▶ _Directive_: Gather all lines with "limits" from the records.

▶ _Input material_:
▬▬▬▬▬▬

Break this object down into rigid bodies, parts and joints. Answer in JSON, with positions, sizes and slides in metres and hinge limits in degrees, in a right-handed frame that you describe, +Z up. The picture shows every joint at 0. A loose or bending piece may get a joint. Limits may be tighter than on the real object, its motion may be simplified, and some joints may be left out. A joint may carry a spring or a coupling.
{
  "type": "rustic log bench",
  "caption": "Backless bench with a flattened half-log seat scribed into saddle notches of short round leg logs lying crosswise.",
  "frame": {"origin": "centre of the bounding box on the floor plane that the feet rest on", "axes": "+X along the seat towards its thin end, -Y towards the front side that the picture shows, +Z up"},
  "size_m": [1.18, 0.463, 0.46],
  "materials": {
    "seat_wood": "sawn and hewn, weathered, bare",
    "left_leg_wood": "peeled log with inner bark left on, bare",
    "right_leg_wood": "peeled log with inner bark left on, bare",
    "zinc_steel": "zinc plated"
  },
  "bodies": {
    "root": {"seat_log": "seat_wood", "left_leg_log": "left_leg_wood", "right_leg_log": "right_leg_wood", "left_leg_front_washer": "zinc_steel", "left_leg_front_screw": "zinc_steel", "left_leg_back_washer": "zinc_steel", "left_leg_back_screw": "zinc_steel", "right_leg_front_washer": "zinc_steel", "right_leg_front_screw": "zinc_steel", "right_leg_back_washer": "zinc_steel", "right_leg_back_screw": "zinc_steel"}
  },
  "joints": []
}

▬▬▬▬▬▬

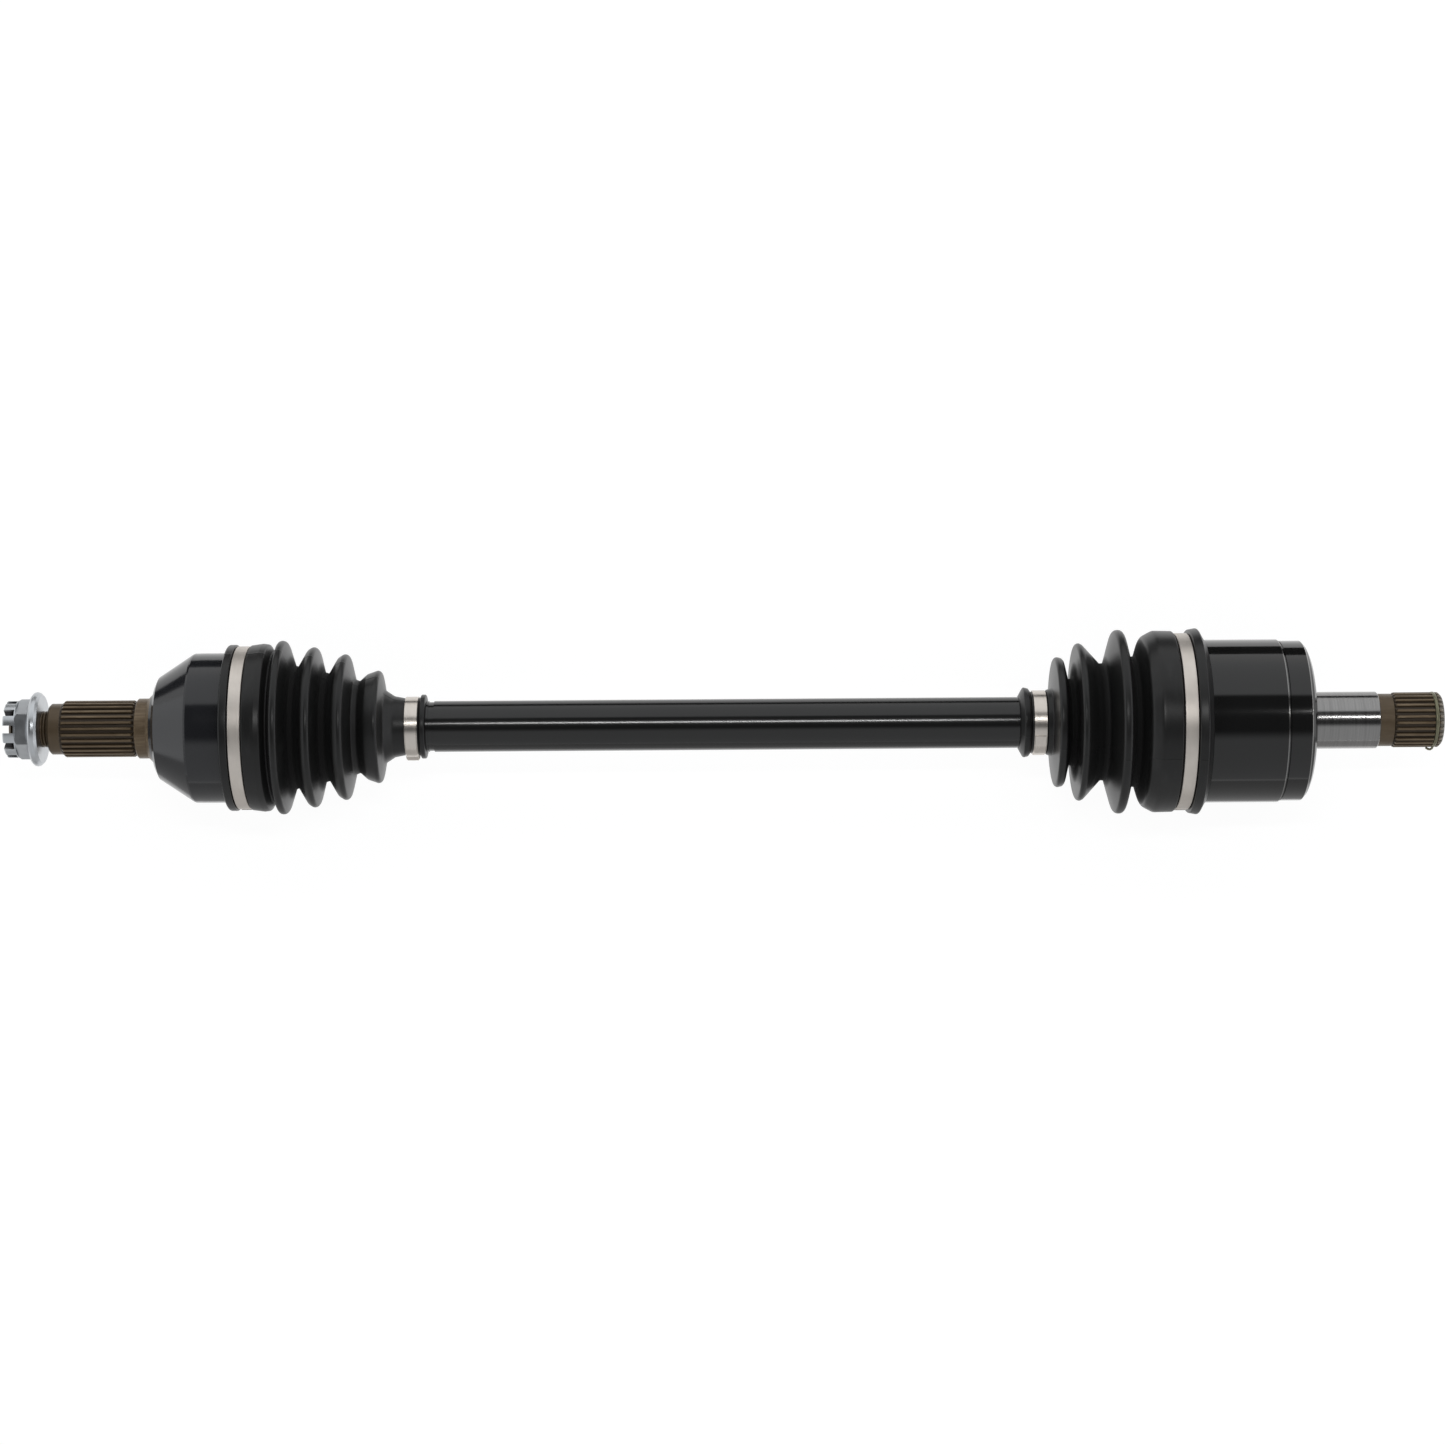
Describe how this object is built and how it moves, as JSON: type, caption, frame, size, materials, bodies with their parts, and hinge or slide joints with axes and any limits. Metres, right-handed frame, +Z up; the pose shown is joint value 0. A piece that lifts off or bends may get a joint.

▬▬▬▬▬▬

▶ _The response_:
Break this object down into rigid bodies, parts and joints. Answer in JSON, with positions, sizes and slides in metres and hinge limits in degrees, in a right-handed frame that you describe, +Z up. The picture shows every joint at 0. A loose or bending piece may get a joint. Limits may be tighter than on the real object, its motion may be simplified, and some joints may be left out. A joint may carry a spring or a coupling.
Describe how this object is built and how it moves, as JSON: type, caption, frame, size, materials, bodies with their parts, and hinge or slide joints with axes and any limits. Metres, right-handed frame, +Z up; the pose shown is joint value 0. A piece that lifts off or bends may get a joint.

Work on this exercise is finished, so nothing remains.